Image: 21 x 31.5 cm / 8 1/4 x 12 3/8 in / Paper: 27.7 x 35.5 cm / 10 7/8 x 14 in
Signed, titled, and dated in pencil on the reverse
© The Artist

A feast-day stall on a New York street at night, the San Genaro festival in 1950, is the ground on which Faurer assembles a small crowd of faces. Bare bulbs and the metal spokes of a ride or a wheel of prizes glitter across the top of the frame. Below, a counter heaped with bread, boxed goods, a man's hat, and a row of plaster figures runs the width of the picture, separating us from the people behind it.

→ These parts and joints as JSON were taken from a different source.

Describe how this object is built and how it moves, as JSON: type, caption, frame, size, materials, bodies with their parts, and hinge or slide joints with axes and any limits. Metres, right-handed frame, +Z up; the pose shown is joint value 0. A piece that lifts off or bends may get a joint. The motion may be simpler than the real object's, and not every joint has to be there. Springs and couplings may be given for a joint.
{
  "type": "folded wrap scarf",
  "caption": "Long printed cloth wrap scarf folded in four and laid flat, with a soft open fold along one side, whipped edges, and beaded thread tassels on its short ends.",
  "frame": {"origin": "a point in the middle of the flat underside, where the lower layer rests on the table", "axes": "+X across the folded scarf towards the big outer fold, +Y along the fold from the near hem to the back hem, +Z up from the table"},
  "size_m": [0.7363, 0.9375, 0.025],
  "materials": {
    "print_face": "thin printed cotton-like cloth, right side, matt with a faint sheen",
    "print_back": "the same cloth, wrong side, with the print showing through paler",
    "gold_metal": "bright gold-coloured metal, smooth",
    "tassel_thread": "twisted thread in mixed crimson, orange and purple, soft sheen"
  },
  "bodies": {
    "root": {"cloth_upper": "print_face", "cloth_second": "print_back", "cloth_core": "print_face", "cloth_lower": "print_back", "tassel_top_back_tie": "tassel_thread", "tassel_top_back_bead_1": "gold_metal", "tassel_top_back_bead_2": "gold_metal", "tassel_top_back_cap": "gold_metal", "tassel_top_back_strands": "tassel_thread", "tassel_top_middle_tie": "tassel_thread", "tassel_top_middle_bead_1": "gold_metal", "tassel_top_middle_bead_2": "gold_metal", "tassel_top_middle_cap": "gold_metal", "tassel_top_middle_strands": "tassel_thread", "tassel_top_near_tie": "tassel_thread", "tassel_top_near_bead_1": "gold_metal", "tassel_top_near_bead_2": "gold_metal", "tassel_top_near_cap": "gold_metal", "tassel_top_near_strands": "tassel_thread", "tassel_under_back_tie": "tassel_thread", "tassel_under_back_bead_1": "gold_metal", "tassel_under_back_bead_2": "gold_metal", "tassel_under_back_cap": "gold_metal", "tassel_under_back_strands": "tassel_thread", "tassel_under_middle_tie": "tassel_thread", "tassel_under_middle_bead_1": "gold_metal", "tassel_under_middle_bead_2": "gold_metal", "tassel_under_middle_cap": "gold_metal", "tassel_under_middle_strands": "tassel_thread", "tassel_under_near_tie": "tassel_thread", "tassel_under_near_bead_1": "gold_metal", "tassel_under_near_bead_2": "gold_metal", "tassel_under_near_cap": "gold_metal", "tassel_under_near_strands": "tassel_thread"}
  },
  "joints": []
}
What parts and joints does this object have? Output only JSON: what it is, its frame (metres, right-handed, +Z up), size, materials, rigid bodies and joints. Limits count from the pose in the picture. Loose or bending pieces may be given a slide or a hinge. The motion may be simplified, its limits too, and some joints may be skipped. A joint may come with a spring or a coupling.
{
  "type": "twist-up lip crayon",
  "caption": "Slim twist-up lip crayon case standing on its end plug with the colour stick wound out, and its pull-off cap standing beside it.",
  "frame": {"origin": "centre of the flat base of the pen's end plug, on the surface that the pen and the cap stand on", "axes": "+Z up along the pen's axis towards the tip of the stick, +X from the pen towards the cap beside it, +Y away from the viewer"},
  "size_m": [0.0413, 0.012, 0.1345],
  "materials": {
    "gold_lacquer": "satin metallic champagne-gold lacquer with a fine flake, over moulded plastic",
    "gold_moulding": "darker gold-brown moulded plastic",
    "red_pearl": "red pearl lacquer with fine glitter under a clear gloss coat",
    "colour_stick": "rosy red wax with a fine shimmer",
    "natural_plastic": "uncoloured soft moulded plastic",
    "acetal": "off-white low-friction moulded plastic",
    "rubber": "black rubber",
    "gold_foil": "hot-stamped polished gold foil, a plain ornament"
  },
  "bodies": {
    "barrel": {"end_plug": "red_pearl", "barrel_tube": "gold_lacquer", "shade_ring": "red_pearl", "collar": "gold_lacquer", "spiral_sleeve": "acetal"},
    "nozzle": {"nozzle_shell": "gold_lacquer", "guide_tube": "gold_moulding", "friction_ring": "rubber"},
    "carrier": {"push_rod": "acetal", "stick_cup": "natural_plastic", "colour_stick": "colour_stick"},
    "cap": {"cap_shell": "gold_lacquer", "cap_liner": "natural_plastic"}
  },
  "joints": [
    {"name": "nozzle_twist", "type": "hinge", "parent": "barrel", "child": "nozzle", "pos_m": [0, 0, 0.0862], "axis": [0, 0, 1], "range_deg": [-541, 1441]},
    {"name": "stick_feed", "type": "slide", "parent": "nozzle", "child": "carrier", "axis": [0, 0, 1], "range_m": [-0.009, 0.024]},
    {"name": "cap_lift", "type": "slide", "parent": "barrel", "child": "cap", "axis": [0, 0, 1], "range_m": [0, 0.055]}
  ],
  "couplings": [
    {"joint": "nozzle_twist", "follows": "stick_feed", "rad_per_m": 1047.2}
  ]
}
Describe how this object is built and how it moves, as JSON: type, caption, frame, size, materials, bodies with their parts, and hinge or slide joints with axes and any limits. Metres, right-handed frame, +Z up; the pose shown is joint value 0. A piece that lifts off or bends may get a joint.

The faces are arranged almost as a frieze. A boy at lower left, dark-jacketed, looks down and away; behind him a young man in profile; then two women's heads, one nearly hidden behind the other, both turned the same direction; and at the right an older woman in a flowered dress, her hair pulled back, holding a banknote, her gaze fixed elsewhere. No two people meet, and none looks at the camera. Faurer has caught a row of separate attentions standing shoulder to shoulder.

The festival lights promise gaiety, but the formal logic of the picture is one of isolation within proximity. The counter holds the figures at a fixed distance and stacks them in shallow depth, so the eye reads them as a sequence of solitudes. This was Faurer's recurring subject, the loneliness that the crowded, lit-up city sharpens rather than relieves, found here amid bread and plaster saints under the carnival bulbs.